--- WRITTEN TASK ---
For the material that follows, list every line containing the word "Identity".
** START **
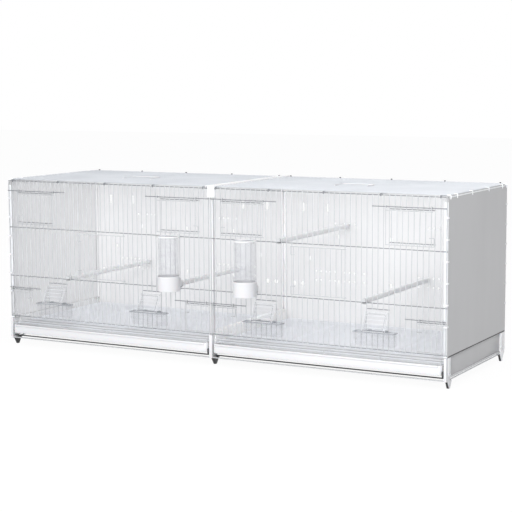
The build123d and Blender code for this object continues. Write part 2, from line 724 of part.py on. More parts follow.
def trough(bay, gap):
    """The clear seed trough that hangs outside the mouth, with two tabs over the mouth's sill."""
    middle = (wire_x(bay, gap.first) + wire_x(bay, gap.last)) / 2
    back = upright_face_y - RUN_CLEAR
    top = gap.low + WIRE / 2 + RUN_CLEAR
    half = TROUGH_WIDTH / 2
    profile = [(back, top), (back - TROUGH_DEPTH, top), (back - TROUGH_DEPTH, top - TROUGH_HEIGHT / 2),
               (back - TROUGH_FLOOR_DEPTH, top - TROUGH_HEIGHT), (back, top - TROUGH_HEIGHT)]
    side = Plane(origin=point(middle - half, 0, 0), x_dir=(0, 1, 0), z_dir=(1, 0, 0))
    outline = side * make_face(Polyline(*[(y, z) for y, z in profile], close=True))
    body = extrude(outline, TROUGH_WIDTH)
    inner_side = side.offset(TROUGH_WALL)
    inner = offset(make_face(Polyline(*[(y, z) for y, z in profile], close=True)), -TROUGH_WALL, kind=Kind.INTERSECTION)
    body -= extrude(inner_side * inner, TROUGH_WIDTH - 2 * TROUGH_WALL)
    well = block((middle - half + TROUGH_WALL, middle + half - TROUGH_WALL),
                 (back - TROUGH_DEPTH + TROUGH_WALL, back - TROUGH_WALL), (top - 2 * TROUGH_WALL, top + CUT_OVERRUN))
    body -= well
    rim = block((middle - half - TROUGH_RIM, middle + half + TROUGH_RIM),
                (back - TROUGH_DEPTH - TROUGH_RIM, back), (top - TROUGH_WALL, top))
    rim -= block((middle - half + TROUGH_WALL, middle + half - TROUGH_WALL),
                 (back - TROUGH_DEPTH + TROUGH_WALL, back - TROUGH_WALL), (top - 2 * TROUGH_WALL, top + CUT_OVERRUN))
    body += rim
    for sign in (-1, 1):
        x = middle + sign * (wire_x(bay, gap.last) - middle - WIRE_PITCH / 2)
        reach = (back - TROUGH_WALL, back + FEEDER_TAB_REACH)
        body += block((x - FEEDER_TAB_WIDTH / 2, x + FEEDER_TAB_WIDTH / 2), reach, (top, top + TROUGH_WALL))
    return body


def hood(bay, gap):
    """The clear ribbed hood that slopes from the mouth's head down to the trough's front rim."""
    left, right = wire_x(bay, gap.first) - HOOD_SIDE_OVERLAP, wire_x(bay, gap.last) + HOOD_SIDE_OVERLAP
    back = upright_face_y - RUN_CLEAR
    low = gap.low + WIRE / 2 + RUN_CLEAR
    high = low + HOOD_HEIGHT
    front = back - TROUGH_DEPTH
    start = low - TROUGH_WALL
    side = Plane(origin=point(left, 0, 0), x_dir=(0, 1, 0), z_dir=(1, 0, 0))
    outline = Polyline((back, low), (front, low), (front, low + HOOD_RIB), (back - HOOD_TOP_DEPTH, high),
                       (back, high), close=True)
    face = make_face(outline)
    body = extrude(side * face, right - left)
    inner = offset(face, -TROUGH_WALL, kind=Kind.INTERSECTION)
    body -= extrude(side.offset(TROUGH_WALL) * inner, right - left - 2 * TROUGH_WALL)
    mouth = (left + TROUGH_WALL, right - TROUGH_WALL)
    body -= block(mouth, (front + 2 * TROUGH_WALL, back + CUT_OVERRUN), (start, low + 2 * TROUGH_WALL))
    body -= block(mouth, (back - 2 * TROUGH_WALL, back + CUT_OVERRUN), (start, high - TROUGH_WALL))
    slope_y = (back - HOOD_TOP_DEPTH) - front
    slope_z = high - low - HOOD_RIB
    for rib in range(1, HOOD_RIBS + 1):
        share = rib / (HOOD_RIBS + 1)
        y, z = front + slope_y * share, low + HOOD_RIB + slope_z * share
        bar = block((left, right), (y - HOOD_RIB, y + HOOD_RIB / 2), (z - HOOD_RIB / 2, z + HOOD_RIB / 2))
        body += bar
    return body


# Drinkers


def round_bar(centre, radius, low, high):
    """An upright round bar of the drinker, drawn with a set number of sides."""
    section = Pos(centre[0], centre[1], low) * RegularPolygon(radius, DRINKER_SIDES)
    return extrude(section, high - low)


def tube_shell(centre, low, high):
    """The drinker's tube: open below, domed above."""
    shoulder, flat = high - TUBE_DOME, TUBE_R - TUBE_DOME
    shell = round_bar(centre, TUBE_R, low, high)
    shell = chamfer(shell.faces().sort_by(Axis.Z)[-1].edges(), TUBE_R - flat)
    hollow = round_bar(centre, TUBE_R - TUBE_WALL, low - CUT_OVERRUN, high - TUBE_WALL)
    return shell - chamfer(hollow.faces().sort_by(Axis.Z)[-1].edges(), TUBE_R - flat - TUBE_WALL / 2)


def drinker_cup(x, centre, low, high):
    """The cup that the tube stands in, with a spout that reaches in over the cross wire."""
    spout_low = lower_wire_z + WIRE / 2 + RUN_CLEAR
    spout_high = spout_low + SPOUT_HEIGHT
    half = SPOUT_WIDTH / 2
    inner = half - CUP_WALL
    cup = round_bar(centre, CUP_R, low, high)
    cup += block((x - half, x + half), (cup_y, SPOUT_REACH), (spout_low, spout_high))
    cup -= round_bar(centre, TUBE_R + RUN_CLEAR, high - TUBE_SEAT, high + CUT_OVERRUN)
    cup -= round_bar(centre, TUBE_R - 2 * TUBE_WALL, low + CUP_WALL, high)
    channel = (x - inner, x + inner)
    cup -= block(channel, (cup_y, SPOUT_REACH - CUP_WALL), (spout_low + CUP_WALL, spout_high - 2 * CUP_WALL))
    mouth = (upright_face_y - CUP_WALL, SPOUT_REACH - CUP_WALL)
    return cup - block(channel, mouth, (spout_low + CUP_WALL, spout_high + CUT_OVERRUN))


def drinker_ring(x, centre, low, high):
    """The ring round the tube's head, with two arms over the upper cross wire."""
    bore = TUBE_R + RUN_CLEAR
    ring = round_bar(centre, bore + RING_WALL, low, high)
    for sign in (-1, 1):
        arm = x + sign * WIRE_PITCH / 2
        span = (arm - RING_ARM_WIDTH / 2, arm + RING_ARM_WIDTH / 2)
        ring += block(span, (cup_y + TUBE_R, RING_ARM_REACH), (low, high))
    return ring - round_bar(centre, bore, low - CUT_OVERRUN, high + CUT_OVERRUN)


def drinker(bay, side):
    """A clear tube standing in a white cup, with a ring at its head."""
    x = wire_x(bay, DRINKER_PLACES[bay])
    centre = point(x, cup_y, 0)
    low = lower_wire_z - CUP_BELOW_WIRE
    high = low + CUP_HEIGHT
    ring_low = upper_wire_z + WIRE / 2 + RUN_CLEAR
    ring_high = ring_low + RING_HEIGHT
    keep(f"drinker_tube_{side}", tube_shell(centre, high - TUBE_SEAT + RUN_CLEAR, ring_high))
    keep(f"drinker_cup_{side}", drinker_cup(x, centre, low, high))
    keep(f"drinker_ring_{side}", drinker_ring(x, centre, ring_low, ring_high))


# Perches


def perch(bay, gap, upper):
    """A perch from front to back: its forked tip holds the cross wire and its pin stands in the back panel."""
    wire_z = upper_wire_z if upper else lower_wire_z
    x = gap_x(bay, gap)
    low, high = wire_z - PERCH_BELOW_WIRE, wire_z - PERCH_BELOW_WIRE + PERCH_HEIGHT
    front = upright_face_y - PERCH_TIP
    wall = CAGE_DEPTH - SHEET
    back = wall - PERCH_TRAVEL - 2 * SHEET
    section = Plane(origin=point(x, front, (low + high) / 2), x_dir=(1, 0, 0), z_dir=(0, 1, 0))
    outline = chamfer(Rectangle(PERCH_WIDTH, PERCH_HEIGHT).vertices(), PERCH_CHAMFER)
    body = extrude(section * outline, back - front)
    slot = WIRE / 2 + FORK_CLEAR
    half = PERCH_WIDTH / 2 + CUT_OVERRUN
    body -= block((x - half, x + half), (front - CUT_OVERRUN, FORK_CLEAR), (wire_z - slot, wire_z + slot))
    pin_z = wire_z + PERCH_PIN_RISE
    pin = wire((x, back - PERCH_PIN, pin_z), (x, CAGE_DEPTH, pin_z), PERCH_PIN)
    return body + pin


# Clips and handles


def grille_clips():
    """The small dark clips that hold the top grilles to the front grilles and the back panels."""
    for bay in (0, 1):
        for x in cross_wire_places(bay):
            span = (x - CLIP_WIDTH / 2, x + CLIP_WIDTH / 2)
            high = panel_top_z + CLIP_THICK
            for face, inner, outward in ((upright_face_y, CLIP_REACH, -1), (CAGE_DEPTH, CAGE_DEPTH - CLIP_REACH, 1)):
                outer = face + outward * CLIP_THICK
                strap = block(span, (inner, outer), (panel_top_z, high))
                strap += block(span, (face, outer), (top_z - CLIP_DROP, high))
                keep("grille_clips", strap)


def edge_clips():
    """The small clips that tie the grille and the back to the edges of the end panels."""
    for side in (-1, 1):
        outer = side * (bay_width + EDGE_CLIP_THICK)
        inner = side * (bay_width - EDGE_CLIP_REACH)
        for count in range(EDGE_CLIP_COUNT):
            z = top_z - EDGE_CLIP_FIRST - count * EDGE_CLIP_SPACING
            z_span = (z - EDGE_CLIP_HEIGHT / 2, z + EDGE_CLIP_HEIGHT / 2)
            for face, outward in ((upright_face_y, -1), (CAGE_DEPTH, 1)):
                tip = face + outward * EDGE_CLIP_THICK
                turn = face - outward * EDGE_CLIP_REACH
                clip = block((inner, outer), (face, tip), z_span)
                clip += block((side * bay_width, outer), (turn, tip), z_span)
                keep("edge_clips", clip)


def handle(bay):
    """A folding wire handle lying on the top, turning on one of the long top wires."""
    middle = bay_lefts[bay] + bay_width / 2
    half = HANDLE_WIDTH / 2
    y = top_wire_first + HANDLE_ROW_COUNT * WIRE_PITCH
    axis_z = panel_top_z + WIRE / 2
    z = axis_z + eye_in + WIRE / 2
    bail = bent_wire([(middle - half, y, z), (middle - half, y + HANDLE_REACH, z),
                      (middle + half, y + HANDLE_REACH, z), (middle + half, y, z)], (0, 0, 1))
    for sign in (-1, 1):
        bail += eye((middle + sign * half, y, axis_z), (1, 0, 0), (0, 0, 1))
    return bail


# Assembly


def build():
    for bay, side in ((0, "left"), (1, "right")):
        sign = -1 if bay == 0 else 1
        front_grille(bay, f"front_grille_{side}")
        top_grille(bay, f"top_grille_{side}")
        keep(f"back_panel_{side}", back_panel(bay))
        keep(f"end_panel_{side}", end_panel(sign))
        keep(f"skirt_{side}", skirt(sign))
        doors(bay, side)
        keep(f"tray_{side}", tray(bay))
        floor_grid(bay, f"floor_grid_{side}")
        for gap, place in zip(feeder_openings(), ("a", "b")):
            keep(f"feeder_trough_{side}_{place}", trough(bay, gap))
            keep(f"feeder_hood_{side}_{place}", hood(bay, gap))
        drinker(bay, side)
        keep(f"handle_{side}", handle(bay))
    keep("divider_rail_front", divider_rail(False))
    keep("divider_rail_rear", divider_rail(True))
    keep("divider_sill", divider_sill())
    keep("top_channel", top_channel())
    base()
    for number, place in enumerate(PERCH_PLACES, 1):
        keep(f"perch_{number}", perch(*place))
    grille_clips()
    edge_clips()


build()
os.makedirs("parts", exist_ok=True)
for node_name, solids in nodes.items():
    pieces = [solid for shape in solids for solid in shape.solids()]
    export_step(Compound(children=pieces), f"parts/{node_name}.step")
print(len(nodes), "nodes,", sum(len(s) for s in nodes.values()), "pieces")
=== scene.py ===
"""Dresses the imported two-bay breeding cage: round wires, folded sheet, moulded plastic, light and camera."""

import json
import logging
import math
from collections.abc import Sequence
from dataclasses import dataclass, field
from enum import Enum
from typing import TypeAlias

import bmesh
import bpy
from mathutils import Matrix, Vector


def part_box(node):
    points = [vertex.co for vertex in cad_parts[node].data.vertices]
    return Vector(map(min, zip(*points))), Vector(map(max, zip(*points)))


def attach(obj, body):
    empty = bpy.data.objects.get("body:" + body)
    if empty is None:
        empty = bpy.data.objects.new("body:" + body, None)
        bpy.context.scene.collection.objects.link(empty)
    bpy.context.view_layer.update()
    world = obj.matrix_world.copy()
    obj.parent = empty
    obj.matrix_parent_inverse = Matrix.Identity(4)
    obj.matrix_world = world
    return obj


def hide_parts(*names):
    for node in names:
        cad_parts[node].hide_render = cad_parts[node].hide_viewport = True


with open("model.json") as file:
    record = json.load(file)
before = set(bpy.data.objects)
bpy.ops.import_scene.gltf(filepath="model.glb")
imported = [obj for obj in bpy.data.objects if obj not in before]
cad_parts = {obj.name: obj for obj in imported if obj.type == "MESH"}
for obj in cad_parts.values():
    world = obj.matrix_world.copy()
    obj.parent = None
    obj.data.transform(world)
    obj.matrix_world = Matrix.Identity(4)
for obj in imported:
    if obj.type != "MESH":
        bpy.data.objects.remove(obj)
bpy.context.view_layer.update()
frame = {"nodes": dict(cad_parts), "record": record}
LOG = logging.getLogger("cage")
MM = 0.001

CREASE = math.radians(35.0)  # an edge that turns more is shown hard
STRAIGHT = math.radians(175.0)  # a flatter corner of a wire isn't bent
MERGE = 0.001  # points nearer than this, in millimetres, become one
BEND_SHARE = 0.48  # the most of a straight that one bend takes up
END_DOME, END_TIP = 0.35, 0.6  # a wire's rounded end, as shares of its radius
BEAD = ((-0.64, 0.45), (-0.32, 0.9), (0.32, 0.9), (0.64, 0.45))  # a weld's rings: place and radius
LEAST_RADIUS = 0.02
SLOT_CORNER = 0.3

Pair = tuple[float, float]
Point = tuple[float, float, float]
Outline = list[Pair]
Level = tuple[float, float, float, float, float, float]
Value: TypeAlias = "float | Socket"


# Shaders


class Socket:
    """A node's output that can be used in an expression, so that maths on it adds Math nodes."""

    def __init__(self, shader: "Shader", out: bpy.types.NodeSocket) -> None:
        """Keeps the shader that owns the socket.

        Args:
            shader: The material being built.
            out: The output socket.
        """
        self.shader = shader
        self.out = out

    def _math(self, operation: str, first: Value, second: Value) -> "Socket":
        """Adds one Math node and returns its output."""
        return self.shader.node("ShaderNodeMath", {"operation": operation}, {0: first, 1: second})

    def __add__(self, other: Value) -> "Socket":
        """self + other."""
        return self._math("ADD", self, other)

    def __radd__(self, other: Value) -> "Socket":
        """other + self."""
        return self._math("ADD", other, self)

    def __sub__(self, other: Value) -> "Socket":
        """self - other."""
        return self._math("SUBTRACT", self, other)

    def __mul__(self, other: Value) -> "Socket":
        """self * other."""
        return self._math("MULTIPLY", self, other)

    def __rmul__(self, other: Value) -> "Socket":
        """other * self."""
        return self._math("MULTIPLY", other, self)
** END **
--- RESULT ---
    obj.matrix_parent_inverse = Matrix.Identity(4)
    obj.matrix_world = Matrix.Identity(4)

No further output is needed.